The combinatorial Macdonald polynomials $H_\mu(\mathbf{x};q,t),$ for $\mu$ partition of $n,$ are symmetric functions (polynomials in a denumerable set of variables) in variables $\mathbf{x}=x_1,x_2,\ldots$, with coefficients in the field of fraction $\mathbb{Q}(q,t).$ Their Schur Function expansions have coefficients that are polynomials in $\mathbb{N}[q,t],$ hence:

$H_\mu(\mathbf{x};q,t) = \sum_{\nu\vdash n} k_{\mu\nu}(q,t)\, s_\nu(\mathbf{x}),$

with $k_{\mu\nu}(q,t)\in\mathbb{N}[q,t]$. At $q=t=1$ they specialize to $s_1(\mathbf{x})^n$. For example,

$H_{{3}}(\mathbf{x};q,t)=s_{{3}}(\mathbf{x})+ \left( q+{q}^{2} \right) s_{{21}}(\mathbf{x})+{q}^{3}s_{{111}}(\mathbf{x})$
$H_{{21}}(\mathbf{x};q,t)=s_{{3}}(\mathbf{x})+ \left( t+q \right) s_{{21}}(\mathbf{x})+qt\,s_{{111}}(\mathbf{x})$
$H_{{111}}(\mathbf{x};q,t)=s_{{3}}(\mathbf{x})+ \left( t+{t}^{2} \right) s_{{21}}(\mathbf{x})+{t}^{3}s_{{111}}(\mathbf{x})$

Many interesting operators are linked to the study of these polynomials, in particular the operator $\nabla$.

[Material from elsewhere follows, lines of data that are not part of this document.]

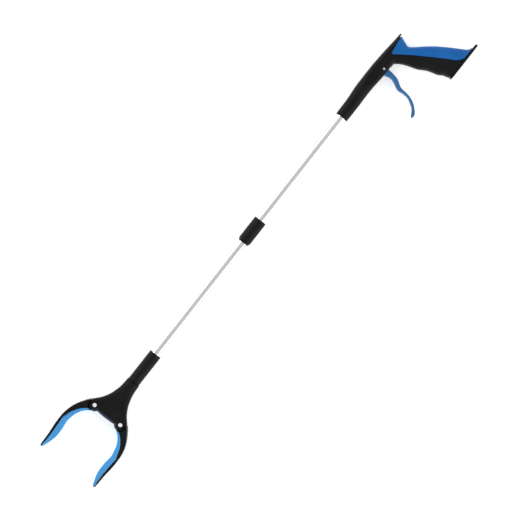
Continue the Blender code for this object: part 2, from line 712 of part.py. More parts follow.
def jaw_points(points, sign):
    """Fingers stretch with the jaw's length, forward of the pivot."""
    k = JAW_LONG / 91.2
    out = []
    for f, y in points:
        ahead = f - PIVOT_F
        out.append((fx(PIVOT_F + (ahead * k if ahead > 20 else ahead)), sign * y))
    return out


def jaw(name, sign):
    obj = prism(name, jaw_points(FINGER_OUT + FINGER_IN, sign), -HALF_THICK, HALF_THICK)
    x, y = fx(PIVOT_F), sign * PIVOT_Y
    bevel(obj, 0.5, 1)
    cut(obj, z_rod(name + "_ear_room", x, y, 9.3, -20, 20, 40))
    join(obj, z_rod(name + "_root", x, y, ROOT_R, -ROOT_HALF, ROOT_HALF, 32))
    bridge = jaw_points([(56.0, 28.0), (57.0, 34.5), (66.0, 37.5), (72.5, 35.0), (66.5, 27.5), (63.0, 22.0)], sign)
    join(obj, prism(name + "_bridge", bridge, -ROOT_HALF, ROOT_HALF))
    dx, dy = fx(PIVOT_F + DRIVE_F), sign * (PIVOT_Y - DRIVE_Y)
    join(obj, z_rod(name + "_lobe", dx, dy, 3.4, -ROOT_HALF, ROOT_HALF, 20))
    join(obj, z_rod(name + "_boss", x, y, 3.6, -4.2, 4.2))
    cut(obj, z_rod(name + "_bore", x, y, JAW_PIN_R + PIN_GAP, -9, 9))
    cut(obj, z_rod(name + "_drive_hole", dx, dy, DRIVE_PIN_R + 0.25, -9, 9, 16))
    return finish(obj, black(), (x, y, 0))


def jaw_pad(name, sign):
    obj = prism(name, jaw_points(PAD_OUT + PAD_IN, sign), -HALF_THICK + 0.4, HALF_THICK - 0.4)
    bevel(obj, 0.6, 1, 50)
    x, y = fx(PIVOT_F), sign * PIVOT_Y
    cut(obj, z_rod(name + "_ear_room", x, y, 9.35, -20, 20, 40))
    return finish(obj, pad_blue(), (x, y, 0))


def jaw_pin(name, sign):
    profile = [(-9.9, 1.9), (-9.6, 2.7), (-9.2, 2.9), (-9.1, 2.9), (-9.1, 2.0), (9.1, 2.0), (9.1, 2.9), (9.2, 2.9)]
    profile += [(9.6, 2.7), (9.9, 1.9)]
    obj = z_turned(name, fx(PIVOT_F), sign * PIVOT_Y, profile)
    return finish(obj, steel(), (SEAM_X, 0, 0))


def build():
    rear_tube()
    front_tube()
    tube_pin("tube_pin_rear", NOSE_X + 34, 8.8, (NOSE_X, 0, 0))
    tube_pin("tube_pin_front", SEAM_X + 30, math.sqrt((NECK_R - 0.1) ** 2 - 5.7**2), (0, FOLD_PIN_UP, 0))
    lock_sleeve()
    rear_hinge_insert()
    front_hinge_insert()
    hinge_pin()
    pull_cord_rear()
    pull_cord_front()
    handle_shell("handle_shell_upper", 1)
    handle_shell("handle_shell_lower", -1)
    for i, (x, y) in enumerate(handle_screws()):
        screw("handle_screw_%d" % (i + 1), x, y, -11.4, 8.2, (NOSE_X, 0, 0))
    grip_overmould()
    grip_end_plate()
    trigger()
    trigger_pin()
    cord_ferrule()
    neck_sleeve()
    head_shell("head_shell_upper", 1)
    head_shell("head_shell_lower", -1)
    for sign, tag in ((1, "a"), (-1, "b")):
        x, y = head_screw_spot(sign)
        screw("head_screw_" + tag, x, y, -8.4, 7.0, (SEAM_X, 0, 0))
    throat_liner()
    crosshead()
    drive_pin("drive_pin_a", 1)
    drive_pin("drive_pin_b", -1)
    return_spring()
    for sign, tag in ((1, "a"), (-1, "b")):
        jaw("jaw_" + tag, sign)
        jaw_pad("jaw_pad_" + tag, sign)
        jaw_pin("jaw_pin_" + tag, sign)


build()
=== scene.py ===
"""Looks of the folding reacher grabber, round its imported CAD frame. Millimetres until at() makes metres."""

import json
import math

import bmesh
import bpy
import numpy as np
from mathutils import Matrix, Vector


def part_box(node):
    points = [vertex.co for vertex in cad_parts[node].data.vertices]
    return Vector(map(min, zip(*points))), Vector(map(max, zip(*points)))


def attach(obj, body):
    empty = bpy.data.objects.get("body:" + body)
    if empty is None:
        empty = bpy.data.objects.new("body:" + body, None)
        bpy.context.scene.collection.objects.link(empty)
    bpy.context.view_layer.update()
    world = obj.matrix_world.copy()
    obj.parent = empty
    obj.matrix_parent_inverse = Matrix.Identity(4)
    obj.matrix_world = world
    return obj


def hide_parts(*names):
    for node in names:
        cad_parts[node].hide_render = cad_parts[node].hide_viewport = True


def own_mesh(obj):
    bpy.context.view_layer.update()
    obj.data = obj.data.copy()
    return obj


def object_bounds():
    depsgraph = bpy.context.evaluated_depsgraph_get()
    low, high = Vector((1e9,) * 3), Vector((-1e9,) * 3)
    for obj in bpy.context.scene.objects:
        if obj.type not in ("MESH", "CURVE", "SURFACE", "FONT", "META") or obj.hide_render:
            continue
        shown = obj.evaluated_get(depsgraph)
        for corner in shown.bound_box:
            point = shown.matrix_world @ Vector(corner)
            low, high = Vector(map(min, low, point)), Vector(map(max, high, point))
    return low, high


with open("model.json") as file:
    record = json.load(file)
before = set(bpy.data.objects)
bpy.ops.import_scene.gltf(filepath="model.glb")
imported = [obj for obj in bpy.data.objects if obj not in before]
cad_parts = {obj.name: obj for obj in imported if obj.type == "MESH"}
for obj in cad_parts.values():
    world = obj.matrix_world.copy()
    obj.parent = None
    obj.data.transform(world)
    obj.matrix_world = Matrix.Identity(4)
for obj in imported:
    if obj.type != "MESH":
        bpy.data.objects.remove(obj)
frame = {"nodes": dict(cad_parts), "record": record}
CAD_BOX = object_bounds()
MM = 0.001

# ---- places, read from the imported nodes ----
def middle(node, axis):
    """The middle of a node's box along an axis, in metres."""
    low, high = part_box(node)
    return (low[axis] + high[axis]) / 2


AXIS_Y = middle("rear_tube", 1)
AXIS_Z = middle("rear_tube", 2)
FOLD_X = middle("hinge_pin", 0)

# ---- sizes, in millimetres ----
HALF_THICK = 13.0
GAP = 0.3
SEAM_GAP = 0.1  # half of the hairline between the two halves of a casing
PIN_HOLE_R = 2.15

TUBE_R = 7.95
TUBE_IN_R = 7.1
SLEEVE_R = 9.3
SLEEVE_BORE = 8.35
NECK_R = 8.9
NECK_LONG = 49.6
FRONT_TUBE_X = -17.45
NECK_X = (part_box("neck_sleeve")[1][0] - FOLD_X) / MM
SEAM_X = NECK_X - NECK_LONG

# Of the head, from its seam with the neck (f) and from the shaft's axis (y)
FLANGE_F = 10.2
CROSSHEAD_F = 43.6
PIVOT_F = 58.05
PIVOT_Y = 22.6
EAR_R = 8.8
EAR_ROOM_R = 9.3
HEAD_SIDE_ROOM = 1.2
THROAT_Y = 11.9
HEAD_SCREW = (42.5, 14.2)
JAW_GAP_HALF = 4.5

# Of the handle, from its nose (x) and from the shaft's axis (y)
TRIGGER_X = 88.65
TRIGGER_Y = -5.15
TRIGGER_HALF = 7.5
NOSE_X = (middle("trigger_pin", 0) - FOLD_X) / MM - TRIGGER_X
HANDLE_SCREWS = ((49.0, 6.6), (108.5, 1.0), (121.0, -30.0), (147.0, -80.5))


def at(x, y, z):
    """A point in metres from millimetres about the fold pin's X and the shaft's axis."""
    return Vector((FOLD_X + x * MM, AXIS_Y + y * MM, AXIS_Z + z * MM))


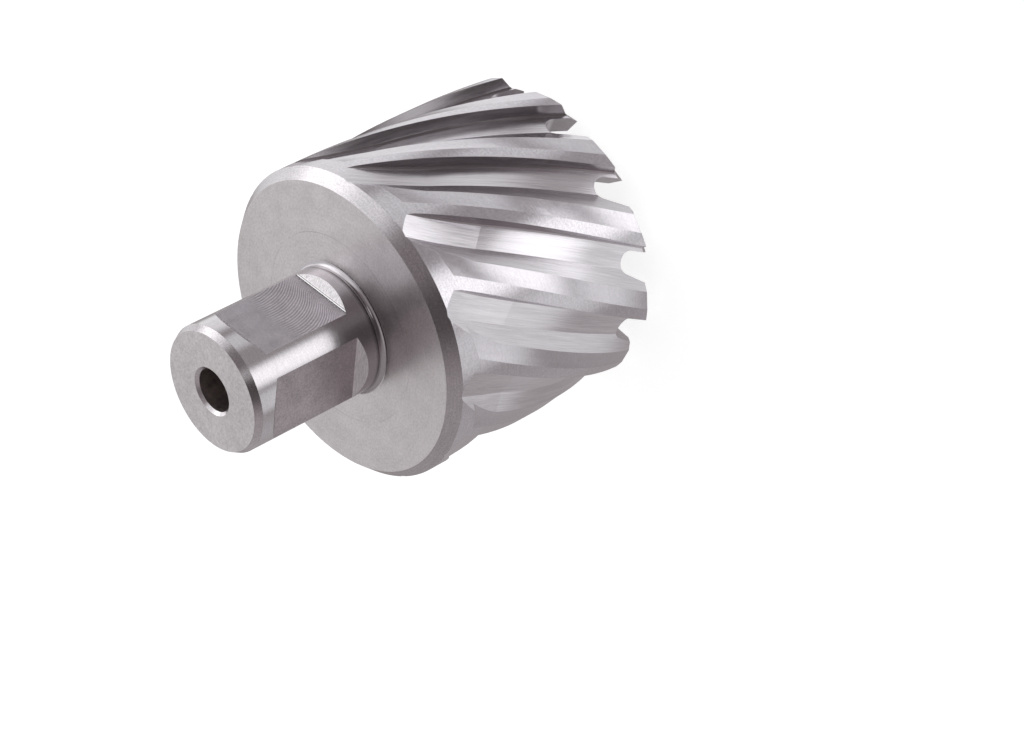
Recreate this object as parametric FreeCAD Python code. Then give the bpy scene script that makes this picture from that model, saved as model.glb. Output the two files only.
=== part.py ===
import FreeCAD, Part
import math
import os

# Annular cutter for steel, standing on its teeth: +Z runs along the cutter's axis towards the shank,
# z = 0 is the plane of the tooth tips and the origin is on the axis. Millimetres.
# It is turned as one blank, then the flutes, the relief behind each cutting edge, the gullets between
# the teeth and the bevels of the tooth ends are cut into it.

overall_height = 63.2
arbor_bore_size = 19.05
pin_diameter = 6.35

shank_clearance = 0.02
pin_clearance = 0.05
shank_diameter = arbor_bore_size - shank_clearance
shank_length = 22.9
shank_end_bevel_radial = 0.56
shank_end_bevel_axial = 1.06
pin_bore_diameter = pin_diameter + pin_clearance
pin_bore_bevel = 0.45
neck_groove_depth = 0.16
neck_groove_width = 0.25
neck_fillet = 0.75

drive_flat_distance = 7.87
drive_flat_start = 4.6
drive_flat_end = 18.9
drive_flat_front_slope = 45.0
drive_flat_back_slope = 33.0
drive_flat_angles = (0.0, -90.0)

cutting_diameter = 47.0
shoulder_bevel_radial = 1.46
shoulder_bevel_axial = 1.73
cavity_diameter = 38.0
cavity_depth = 33.0
cavity_fillet = 1.0

teeth = 12
helix_angle = 30.0
first_edge_angle = 22.2

# Angles across one flute are counted in degrees ahead of its cutting edge.
flute_floor_radius = 21.7
flute_wall_foot_angle = 0.3
flute_corner_angle = 0.9
flute_corner_height = 0.25
flute_floor_end_angle = 11.1
flute_far_wall_top_angle = 17.4
flute_far_wall_top_radius = 23.12
flute_tool_top = 1.3
flute_skew = 48.0
flute_middle_angle = 6.2
flute_straight_end = 27.5
flute_start = -8.0
flute_stations = 8
run_out_slope = 0.06
run_out_wheel_radius = 65.0
run_out_length = 14.0
run_out_stations = 6

margin_start_angle = 25.0
relief_overrun = 1.2
relief_overrun_flute = 5.0
relief_end = 35.3
relief_skew = -9.0

gullet_radius = 1.7
gullet_centre_height = 4.05
gullet_face_lean = 27.5
gullet_back_lean = 38.8
gullet_middle = 2.5

tip_radius = 21.0
tip_ahead_angle = 2.3
tip_inner_height = 0.75
tip_step_height = 1.0
tip_outer_height = 1.7
tip_relief_angle = 7.0
tip_plane_angle = 3.0
tip_reach_ahead = 1.9
tip_reach_behind = 8.5

overshoot = 2.0
blank_allowance = 0.6

cutting_radius = cutting_diameter / 2
shank_radius = shank_diameter / 2
bore_radius = pin_bore_diameter / 2
cavity_radius = cavity_diameter / 2
shoulder_height = overall_height - shank_length
tooth_pitch = 360.0 / teeth
twist_per_mm = math.degrees(math.tan(math.radians(helix_angle)) / cutting_radius)

up = FreeCAD.Vector(0, 0, 1)
origin = FreeCAD.Vector(0, 0, 0)


def polar(radius, angle, z):
    a = math.radians(angle)
    return FreeCAD.Vector(radius * math.cos(a), radius * math.sin(a), z)


def radial(angle):
    return polar(1, angle, 0)


def backward(angle):
    return polar(1, angle + 90.0, 0)


def edge_angle(z):
    return first_edge_angle + twist_per_mm * z


def around(shape, step, count):
    copies = []
    for i in range(count):
        copy = shape.copy()
        copy.rotate(origin, up, i * step)
        copies.append(copy)
    return copies


def turned_blank():
    # The shank is turned in three bands: a full ring, the band of the drive flats and a full ring.
    z_shoulder = shoulder_height
    z_groove = z_shoulder + neck_fillet
    r_neck = shank_radius - neck_groove_depth
    cavity_top = cavity_depth
    line = Part.LineSegment
    arc = Part.Arc
    diagonal = math.sqrt(0.5)
    p = FreeCAD.Vector
    neck_middle = p(r_neck + neck_fillet * (1 - diagonal), 0, z_shoulder + neck_fillet * (1 - diagonal))
    cavity_middle = p(cavity_radius - cavity_fillet * (1 - diagonal), 0,
                      cavity_top - cavity_fillet * (1 - diagonal))
    a = p(bore_radius, 0, cavity_top)
    b = p(bore_radius, 0, overall_height - pin_bore_bevel)
    c = p(bore_radius + pin_bore_bevel, 0, overall_height)
    d = p(shank_radius - shank_end_bevel_radial, 0, overall_height)
    e = p(shank_radius, 0, overall_height - shank_end_bevel_axial)
    flats_top = p(shank_radius, 0, overall_height - drive_flat_start)
    flats_bottom = p(shank_radius, 0, overall_height - drive_flat_end)
    f = p(shank_radius, 0, z_groove + neck_groove_width)
    g = p(r_neck, 0, z_groove + neck_groove_width - neck_groove_depth)
    h = p(r_neck, 0, z_groove)
    i = p(r_neck + neck_fillet, 0, z_shoulder)
    j = p(cutting_radius - shoulder_bevel_radial, 0, z_shoulder)
    k = p(cutting_radius, 0, z_shoulder - shoulder_bevel_axial)
    m = p(cutting_radius, 0, -blank_allowance)
    n = p(cavity_radius, 0, -blank_allowance)
    q = p(cavity_radius, 0, cavity_top - cavity_fillet)
    s = p(cavity_radius - cavity_fillet, 0, cavity_top)
    edges = [line(a, b), line(b, c), line(c, d), line(d, e), line(e, flats_top),
             line(flats_top, flats_bottom), line(flats_bottom, f), line(f, g), line(g, h),
             arc(h, neck_middle, i), line(i, j), line(j, k), line(k, m), line(m, n), line(n, q),
             arc(q, cavity_middle, s), line(s, a)]
    wire = Part.Wire([edge.toShape() for edge in edges])
    return Part.Face(wire).revolve(origin, up, 360)


def drive_flat_tool(angle):
    # A milled flat: a block whose end walls lean outwards.
    depth = shank_radius - drive_flat_distance + overshoot
    front = overall_height - drive_flat_start
    back = overall_height - drive_flat_end
    lean_front = depth * math.tan(math.radians(drive_flat_front_slope))
    lean_back = depth * math.tan(math.radians(drive_flat_back_slope))
    half_width = shank_radius + overshoot
    across = backward(0)
    low = FreeCAD.Vector(drive_flat_distance, 0, back) - across * half_width
    low_out = FreeCAD.Vector(drive_flat_distance + depth, 0, back - lean_back) - across * half_width
    high_out = FreeCAD.Vector(drive_flat_distance + depth, 0, front + lean_front) - across * half_width
    high = FreeCAD.Vector(drive_flat_distance, 0, front) - across * half_width
    face = Part.Face(Part.makePolygon([low, low_out, high_out, high, low]))
    tool = face.extrude(across * (2 * half_width))
    tool.rotate(origin, up, angle)
    return tool


def skewed_point(ahead, r, middle, skew, z):
    # A corner of a form wheel that runs along the helix, so many degrees ahead of the cutting edge.
    # All corners of one outline lie in a plane that leans by the skew angle.
    lean = math.tan(math.radians(skew))
    turn = (ahead - middle) / (1 + math.radians(twist_per_mm) * r * lean)
    return polar(r, edge_angle(z) - middle - turn, z + lean * r * math.sin(math.radians(turn)))


def skewed_wire(corners, z, lift):
    points = []
    for ahead, radius in corners:
        points.append(skewed_point(ahead, radius + lift, flute_middle_angle, flute_skew, z))
    points.append(points[0])
    return Part.makePolygon(points)


def far_wall_slope():
    rise = flute_far_wall_top_radius - flute_floor_radius
    return rise / (flute_far_wall_top_angle - flute_floor_end_angle)


def flute_outline():
    top = cutting_radius + flute_tool_top
    far_top_angle = flute_floor_end_angle + (top - flute_floor_radius) / far_wall_slope()
    return [(-flute_wall_foot_angle, top),
            (flute_wall_foot_angle, flute_floor_radius + flute_corner_height),
            (flute_corner_angle, flute_floor_radius),
            (flute_floor_end_angle, flute_floor_radius),
            (far_top_angle, top)]


def flute_tool():
    corners = flute_outline()
    straight = []
    for i in range(flute_stations):
        z = flute_start + (flute_straight_end - flute_start) * i / (flute_stations - 1)
        straight.append(skewed_wire(corners, z, 0.0))
    rising = []
    for i in range(run_out_stations):
        z = flute_straight_end + run_out_length * i / (run_out_stations - 1)
        along = (z - flute_straight_end) / math.cos(math.radians(helix_angle))
        lift = run_out_slope * along + along ** 2 / (2 * run_out_wheel_radius)
        rising.append(skewed_wire(corners, z, lift))
    body = Part.makeLoft(straight, True, False)
    end = Part.makeLoft(rising, True, False)
    return body.fuse(end)


def relief_wire(z):
    # The ground strip behind the margin is flat from the top of the flute's far wall to the margin;
    # the tool runs on past both ends.
    wall = skewed_point(flute_far_wall_top_angle, flute_far_wall_top_radius, margin_start_angle,
                        relief_skew, z)
    margin = skewed_point(margin_start_angle, cutting_radius, margin_start_angle, relief_skew, z)
    along = (margin - wall).normalize()
    lift = radial(edge_angle(z) - margin_start_angle) * flute_tool_top
    low = wall - along * relief_overrun_flute
    high = margin + along * relief_overrun
    return Part.makePolygon([low, high, high + lift, low + lift, low])


def relief_tool():
    sections = []
    for i in range(flute_stations):
        z = flute_start + (relief_end - flute_start) * i / (flute_stations - 1)
        sections.append(relief_wire(z))
    return Part.makeLoft(sections, True, False)


def tip_point():
    return polar(tip_radius, first_edge_angle - tip_ahead_angle, 0)


def gullet_tool():
    # The rounded slot between two teeth, cut through the wall along the radius.
    centre_angle = first_edge_angle - math.degrees(gullet_middle / flute_floor_radius)
    ahead = backward(centre_angle) * -1
    out = radial(centre_angle)
    base = polar(cavity_radius - overshoot, centre_angle, 0)
    face_lean = math.radians(gullet_face_lean)
    back_lean = math.radians(gullet_back_lean)

    def at(s, z):
        return base + ahead * (s - gullet_middle) + up * z

    tip_s = gullet_middle + (tip_point() - base).dot(ahead)
    cz = gullet_centre_height
    cx = tip_s - cz * math.tan(face_lean) + gullet_radius / math.cos(face_lean)
    face_s = cx - gullet_radius * math.cos(face_lean)
    face_z = cz - gullet_radius * math.sin(face_lean)
    back_s = cx + gullet_radius * math.cos(back_lean)
    back_z = cz + gullet_radius * math.sin(back_lean)
    mean = (face_lean + back_lean) / 2
    crown = at(cx - gullet_radius * math.sin(mean), cz + gullet_radius * math.cos(mean))
    face_low = at(face_s + (face_z + overshoot) * math.tan(face_lean), -overshoot)
    back_low = at(back_s + (back_z + overshoot) * math.tan(back_lean), -overshoot)
    edges = [Part.LineSegment(face_low, at(face_s, face_z)),
             Part.Arc(at(face_s, face_z), crown, at(back_s, back_z)),
             Part.LineSegment(at(back_s, back_z), back_low),
             Part.LineSegment(back_low, face_low)]
    wire = Part.Wire([edge.toShape() for edge in edges])
    reach = cutting_radius + overshoot - cavity_radius + overshoot
    return Part.Face(wire).extrude(out * reach)


def tip_tool():
    # The end of one tooth: an inner bevel, a steep step below the flute floor and an outer bevel,
    # all falling away behind the cutting edge.
    plane_angle = first_edge_angle + tip_plane_angle
    out = radial(plane_angle)
    back = backward(plane_angle)
    fall = math.tan(math.radians(tip_relief_angle))
    travel = back + up * fall
    inner_slope = tip_inner_height / (tip_radius - cavity_radius)
    outer_slope = (tip_outer_height - tip_step_height) / (cutting_radius - flute_floor_radius)
    inner_r = cavity_radius - overshoot
    outer_r = cutting_radius + overshoot
    underside = -blank_allowance - overshoot
    profile = [(inner_r, underside),
               (inner_r, inner_slope * (tip_radius - inner_r)),
               (tip_radius, 0.0),
               (flute_floor_radius, tip_step_height),
               (outer_r, tip_step_height + outer_slope * (outer_r - flute_floor_radius)),
               (outer_r, underside)]
    points = []
    for r, z in profile:
        points.append(tip_point() + out * (r - tip_radius) + up * z - travel * tip_reach_ahead)
    points.append(points[0])
    return Part.Face(Part.makePolygon(points)).extrude(travel * (tip_reach_ahead + tip_reach_behind))


cutter = turned_blank()
for angle in drive_flat_angles:
    cutter = cutter.cut(drive_flat_tool(angle))
for tool in (flute_tool(), relief_tool(), gullet_tool(), tip_tool()):
    for copy in around(tool, tooth_pitch, teeth):
        cutter = cutter.cut(copy)

solid = cutter.Solids[0]
print("solids", len(cutter.Solids), "valid", solid.isValid(), "volume", round(solid.Volume, 1))
box = solid.BoundBox
print("box", round(box.XMin, 3), round(box.XMax, 3), round(box.YMin, 3), round(box.YMax, 3),
      round(box.ZMin, 3), round(box.ZMax, 3))
print("lowest", round(min(v.Z for v in solid.Vertexes), 5), "faces", len(solid.Faces))
os.makedirs("parts", exist_ok=True)
solid.exportStep("parts/annular_cutter.step")
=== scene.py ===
import math

import bpy
import numpy as np
from mathutils import Matrix, Vector


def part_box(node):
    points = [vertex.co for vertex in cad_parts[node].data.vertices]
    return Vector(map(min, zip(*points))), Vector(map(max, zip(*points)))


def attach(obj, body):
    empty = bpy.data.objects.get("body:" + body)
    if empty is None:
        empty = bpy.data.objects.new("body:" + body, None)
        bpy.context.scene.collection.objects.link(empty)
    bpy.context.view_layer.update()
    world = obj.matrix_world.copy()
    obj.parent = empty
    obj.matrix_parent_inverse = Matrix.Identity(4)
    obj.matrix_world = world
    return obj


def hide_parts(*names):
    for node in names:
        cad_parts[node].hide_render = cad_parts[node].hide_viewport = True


# An annular cutter: a hollow cutter with twelve helical flutes that cuts a ring and leaves a slug.
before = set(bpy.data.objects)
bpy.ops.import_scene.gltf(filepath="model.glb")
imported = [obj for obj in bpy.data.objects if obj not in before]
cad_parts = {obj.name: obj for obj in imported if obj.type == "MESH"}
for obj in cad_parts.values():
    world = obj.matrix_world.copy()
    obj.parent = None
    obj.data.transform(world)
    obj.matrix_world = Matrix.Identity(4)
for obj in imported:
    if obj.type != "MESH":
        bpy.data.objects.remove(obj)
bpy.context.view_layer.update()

# The cutter is one piece of high-speed steel, turned and milled from bar, hardened, then ground.
# Each face has the marks of the tool that made it, so the faces are sorted by where they lie and
# which way they look, and each kind has its own finish. Sizes are in mm.
MM = 0.001
END_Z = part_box("annular_cutter")[1].z / MM
END_BEVEL_Z = END_Z - 1.0
NECK_TOP_Z = 41.35
SHOULDER_Z = 40.3
SHOULDER_BEVEL_Z = 38.57
CAVITY_ROOF_Z = 31.0
TOOTH_Z = 2.5
BORE_BEVEL_R = 3.7
SHANK_R = 9.515
CAVITY_R = 19.0
CAVITY_BEVEL_R = 19.5
FLUTE_FLOOR_R = 21.7
RELIEF_R = 23.05
BODY_R = 23.5
NEAR = 0.1
HELIX = math.tan(math.radians(30)) / BODY_R
TURNED = ("faced end", "end bevel", "shank", "groove", "neck", "shoulder", "bevel", "land",
          "drilled")

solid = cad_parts["annular_cutter"]
cutter = bpy.data.objects.new("cutter", solid.data.copy())
bpy.context.scene.collection.objects.link(cutter)
mesh = cutter.data
mesh.materials.clear()


def face_patches(mesh):
    """Number of the patch that each triangle lies in; the patches share no vertices."""
    parent = list(range(len(mesh.vertices)))

    def root(i):
        while parent[i] != i:
            parent[i] = parent[parent[i]]
            i = parent[i]
        return i

    for edge in mesh.edges:
        a, b = root(edge.vertices[0]), root(edge.vertices[1])
        if a != b:
            parent[a] = b
    roots = [root(p.vertices[0]) for p in mesh.polygons]
    return np.unique(roots, return_inverse=True)[1]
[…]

The combinatorial Macdonald polynomial $H_\mu(\mathbf{x};q,t)$ occur as the bigraded Frobenius characteristic of the Garsia-Haiman module $M_\mu$. This means that the coefficient of $q^i\,t^j$ in $k_{\mu\nu}(q,t)$ is the multiplicity of the irreducible representation of $\mathbb{S}_n$ corresponding to the partition $\nu$, in the homogenous component of bidegree $(i,j)$ of $M_\mu$. The $\mathbb{S}_n$-module $M_\mu$ is a (bi-)homogeneous subvector space of the ring of polynomials in two sets of $n$ variables.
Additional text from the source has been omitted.